- _Task to carry out_:
Begin at the line that contains "Write the FreeCAD", stop after the line that contains "V = FreeCAD.Vector", and reproduce only that span, unaltered.

Start of Material to process

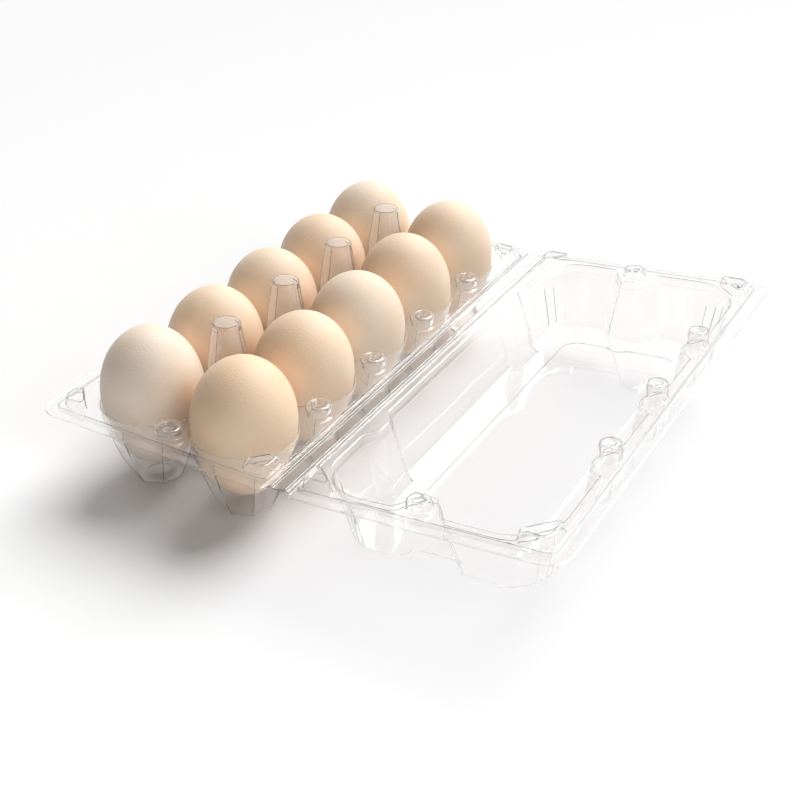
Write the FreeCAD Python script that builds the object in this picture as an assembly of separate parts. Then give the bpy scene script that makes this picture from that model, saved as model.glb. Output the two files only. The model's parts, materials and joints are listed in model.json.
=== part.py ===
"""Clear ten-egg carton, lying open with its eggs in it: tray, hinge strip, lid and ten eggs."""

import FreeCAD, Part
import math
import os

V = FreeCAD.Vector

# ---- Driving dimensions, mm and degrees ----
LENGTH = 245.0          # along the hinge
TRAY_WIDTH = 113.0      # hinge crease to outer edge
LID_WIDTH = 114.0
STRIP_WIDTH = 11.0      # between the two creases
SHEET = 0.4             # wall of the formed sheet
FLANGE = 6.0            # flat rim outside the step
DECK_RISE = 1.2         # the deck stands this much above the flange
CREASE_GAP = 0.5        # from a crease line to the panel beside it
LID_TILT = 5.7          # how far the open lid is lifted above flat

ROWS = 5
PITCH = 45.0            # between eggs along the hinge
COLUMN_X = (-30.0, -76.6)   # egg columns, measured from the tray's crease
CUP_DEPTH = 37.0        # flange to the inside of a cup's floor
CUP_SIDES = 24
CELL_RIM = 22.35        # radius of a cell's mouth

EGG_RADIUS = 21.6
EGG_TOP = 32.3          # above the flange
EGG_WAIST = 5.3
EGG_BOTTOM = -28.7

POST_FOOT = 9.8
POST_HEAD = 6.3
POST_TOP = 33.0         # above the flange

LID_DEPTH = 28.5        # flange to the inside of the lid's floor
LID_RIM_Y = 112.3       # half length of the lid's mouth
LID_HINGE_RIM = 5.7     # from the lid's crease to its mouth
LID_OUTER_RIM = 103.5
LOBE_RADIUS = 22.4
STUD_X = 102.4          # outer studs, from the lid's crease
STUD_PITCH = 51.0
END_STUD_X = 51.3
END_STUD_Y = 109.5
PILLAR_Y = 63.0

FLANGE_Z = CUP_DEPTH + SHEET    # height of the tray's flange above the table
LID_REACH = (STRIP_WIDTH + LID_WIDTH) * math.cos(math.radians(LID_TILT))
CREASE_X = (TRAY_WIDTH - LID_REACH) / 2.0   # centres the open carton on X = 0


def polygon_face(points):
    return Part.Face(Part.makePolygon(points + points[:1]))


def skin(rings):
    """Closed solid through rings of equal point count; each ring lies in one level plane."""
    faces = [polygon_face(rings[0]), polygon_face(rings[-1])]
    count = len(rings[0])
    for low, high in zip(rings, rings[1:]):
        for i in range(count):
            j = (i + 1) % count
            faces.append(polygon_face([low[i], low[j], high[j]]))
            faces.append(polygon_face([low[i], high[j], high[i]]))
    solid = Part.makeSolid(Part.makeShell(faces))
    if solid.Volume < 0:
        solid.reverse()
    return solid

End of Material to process
Start of Material to process

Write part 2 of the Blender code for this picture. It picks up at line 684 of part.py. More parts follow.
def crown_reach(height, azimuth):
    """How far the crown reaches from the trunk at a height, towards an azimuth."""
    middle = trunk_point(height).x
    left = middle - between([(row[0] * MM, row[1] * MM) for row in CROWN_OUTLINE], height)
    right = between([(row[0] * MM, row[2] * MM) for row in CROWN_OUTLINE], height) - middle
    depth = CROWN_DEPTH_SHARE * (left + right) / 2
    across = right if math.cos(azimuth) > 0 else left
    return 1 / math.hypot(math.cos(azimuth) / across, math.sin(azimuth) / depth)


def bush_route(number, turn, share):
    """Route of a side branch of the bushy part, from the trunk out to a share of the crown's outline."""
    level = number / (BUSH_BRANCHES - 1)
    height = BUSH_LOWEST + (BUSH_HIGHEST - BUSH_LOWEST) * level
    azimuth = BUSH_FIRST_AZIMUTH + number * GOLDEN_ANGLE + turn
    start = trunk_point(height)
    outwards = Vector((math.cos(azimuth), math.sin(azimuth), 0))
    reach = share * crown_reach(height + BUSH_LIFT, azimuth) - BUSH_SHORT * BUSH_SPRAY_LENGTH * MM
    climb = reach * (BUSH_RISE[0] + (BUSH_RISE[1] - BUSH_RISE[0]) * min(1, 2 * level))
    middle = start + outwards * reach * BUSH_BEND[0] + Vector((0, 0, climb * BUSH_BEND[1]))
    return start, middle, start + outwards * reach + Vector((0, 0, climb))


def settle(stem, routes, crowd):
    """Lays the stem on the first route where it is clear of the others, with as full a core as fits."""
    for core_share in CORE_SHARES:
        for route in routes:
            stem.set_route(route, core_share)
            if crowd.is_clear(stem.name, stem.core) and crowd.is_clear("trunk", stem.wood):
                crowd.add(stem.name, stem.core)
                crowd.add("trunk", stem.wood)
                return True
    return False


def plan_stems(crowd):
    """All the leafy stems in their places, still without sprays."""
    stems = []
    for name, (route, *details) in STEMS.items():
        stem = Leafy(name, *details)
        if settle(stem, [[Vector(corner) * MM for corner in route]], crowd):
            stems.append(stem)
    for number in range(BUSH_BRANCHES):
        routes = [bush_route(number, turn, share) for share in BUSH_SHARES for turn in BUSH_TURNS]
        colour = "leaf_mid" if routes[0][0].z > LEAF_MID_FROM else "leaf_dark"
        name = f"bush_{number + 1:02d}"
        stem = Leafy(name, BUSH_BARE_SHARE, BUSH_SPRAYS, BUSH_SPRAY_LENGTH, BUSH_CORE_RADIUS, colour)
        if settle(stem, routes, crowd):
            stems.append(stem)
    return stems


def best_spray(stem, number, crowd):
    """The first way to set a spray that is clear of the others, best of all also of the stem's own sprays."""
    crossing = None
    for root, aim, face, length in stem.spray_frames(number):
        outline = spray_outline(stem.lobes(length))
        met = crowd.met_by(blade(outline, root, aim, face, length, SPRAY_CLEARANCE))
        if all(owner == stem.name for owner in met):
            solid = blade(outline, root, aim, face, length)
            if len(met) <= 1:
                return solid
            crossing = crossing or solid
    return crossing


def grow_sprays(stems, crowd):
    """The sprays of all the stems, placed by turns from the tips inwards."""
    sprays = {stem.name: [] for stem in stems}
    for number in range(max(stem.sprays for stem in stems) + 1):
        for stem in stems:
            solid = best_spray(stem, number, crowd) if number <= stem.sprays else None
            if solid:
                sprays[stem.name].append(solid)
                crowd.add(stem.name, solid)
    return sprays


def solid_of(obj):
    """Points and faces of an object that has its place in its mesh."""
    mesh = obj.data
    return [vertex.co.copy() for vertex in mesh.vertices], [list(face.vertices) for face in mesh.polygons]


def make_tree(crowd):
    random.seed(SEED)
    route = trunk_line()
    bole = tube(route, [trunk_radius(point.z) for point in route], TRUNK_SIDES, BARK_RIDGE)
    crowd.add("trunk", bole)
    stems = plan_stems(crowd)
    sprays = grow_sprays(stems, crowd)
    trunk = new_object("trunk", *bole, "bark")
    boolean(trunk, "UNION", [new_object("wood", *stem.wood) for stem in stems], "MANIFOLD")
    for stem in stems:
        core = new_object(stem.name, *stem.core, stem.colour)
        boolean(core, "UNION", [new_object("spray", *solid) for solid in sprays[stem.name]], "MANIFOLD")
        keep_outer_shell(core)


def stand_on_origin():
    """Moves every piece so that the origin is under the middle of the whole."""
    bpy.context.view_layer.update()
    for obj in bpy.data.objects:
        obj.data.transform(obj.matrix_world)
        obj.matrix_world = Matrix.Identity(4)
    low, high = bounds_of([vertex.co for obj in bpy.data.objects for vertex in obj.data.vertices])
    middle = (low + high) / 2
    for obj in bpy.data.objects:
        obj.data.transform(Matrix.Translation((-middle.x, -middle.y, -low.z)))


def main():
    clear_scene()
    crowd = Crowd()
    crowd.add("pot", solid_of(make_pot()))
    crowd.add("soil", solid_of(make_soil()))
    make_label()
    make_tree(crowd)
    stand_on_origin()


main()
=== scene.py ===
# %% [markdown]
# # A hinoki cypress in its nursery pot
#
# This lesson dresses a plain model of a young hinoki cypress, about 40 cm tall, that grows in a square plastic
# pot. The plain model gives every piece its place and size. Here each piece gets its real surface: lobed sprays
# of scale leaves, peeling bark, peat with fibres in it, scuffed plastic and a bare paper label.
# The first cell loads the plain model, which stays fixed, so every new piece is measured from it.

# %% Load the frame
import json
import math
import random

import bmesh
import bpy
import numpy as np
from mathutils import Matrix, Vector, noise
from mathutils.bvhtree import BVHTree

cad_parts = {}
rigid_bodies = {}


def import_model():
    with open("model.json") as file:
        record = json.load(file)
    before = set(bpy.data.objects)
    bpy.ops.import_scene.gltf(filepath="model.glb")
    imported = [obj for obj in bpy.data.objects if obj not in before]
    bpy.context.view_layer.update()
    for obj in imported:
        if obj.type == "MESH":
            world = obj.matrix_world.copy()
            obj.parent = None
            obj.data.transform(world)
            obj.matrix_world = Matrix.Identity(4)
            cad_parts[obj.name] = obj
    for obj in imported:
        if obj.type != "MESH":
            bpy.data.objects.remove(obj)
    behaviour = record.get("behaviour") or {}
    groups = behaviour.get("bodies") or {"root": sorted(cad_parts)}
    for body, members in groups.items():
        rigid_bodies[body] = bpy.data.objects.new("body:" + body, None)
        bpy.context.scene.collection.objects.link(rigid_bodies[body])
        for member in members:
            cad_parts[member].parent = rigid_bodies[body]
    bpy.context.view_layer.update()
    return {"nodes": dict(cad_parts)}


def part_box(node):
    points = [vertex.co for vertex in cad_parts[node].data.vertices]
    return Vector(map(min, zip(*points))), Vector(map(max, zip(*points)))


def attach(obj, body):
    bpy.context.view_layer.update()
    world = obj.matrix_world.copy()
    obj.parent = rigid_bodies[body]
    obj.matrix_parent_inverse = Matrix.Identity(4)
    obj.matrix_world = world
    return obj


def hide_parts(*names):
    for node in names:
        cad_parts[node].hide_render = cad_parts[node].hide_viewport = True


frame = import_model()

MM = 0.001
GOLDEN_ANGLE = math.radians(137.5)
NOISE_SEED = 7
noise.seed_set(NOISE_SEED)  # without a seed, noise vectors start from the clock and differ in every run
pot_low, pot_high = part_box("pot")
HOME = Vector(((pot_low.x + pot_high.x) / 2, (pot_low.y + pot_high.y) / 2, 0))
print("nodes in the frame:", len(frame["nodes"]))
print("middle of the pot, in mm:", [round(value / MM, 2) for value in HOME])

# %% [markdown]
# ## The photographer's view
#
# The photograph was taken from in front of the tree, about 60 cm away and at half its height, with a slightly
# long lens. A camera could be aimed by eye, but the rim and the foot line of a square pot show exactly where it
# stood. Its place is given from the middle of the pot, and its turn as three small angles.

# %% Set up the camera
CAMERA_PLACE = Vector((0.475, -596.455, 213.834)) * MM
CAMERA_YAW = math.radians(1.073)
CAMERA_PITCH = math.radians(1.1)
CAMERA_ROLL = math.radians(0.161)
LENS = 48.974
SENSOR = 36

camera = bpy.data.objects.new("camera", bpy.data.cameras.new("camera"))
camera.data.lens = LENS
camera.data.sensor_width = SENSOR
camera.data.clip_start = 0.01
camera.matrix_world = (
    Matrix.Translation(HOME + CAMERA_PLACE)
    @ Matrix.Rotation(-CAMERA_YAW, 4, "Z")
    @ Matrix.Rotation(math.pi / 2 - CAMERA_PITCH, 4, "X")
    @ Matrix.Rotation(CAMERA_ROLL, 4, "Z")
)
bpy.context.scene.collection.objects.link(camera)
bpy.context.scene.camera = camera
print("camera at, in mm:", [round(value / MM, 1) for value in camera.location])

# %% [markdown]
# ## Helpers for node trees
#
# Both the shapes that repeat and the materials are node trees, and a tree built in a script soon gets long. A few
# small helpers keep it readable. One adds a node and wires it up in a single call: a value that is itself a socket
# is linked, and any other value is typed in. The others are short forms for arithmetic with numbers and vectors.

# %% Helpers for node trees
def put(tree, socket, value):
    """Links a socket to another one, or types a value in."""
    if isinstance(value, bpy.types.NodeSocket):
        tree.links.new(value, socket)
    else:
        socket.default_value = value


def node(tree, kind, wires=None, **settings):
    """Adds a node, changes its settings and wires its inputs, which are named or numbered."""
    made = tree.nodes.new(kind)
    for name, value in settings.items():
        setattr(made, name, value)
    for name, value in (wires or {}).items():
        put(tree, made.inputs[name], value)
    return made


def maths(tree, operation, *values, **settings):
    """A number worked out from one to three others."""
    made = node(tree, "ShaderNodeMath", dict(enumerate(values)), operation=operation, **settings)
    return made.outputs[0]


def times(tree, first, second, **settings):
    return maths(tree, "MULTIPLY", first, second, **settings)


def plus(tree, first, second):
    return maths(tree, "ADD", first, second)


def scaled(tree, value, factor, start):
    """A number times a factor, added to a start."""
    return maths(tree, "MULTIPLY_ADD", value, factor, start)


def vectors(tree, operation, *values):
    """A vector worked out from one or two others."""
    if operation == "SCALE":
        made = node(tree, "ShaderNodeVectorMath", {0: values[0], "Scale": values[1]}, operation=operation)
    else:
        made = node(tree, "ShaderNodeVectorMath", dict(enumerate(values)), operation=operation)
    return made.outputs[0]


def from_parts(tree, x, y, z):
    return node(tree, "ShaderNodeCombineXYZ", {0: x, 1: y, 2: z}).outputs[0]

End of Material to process

- _Output for this exercise_:
Write the FreeCAD Python script that builds the object in this picture as an assembly of separate parts. Then give the bpy scene script that makes this picture from that model, saved as model.glb. Output the two files only. The model's parts, materials and joints are listed in model.json.
=== part.py ===
"""Clear ten-egg carton, lying open with its eggs in it: tray, hinge strip, lid and ten eggs."""

import FreeCAD, Part
import math
import os

V = FreeCAD.Vector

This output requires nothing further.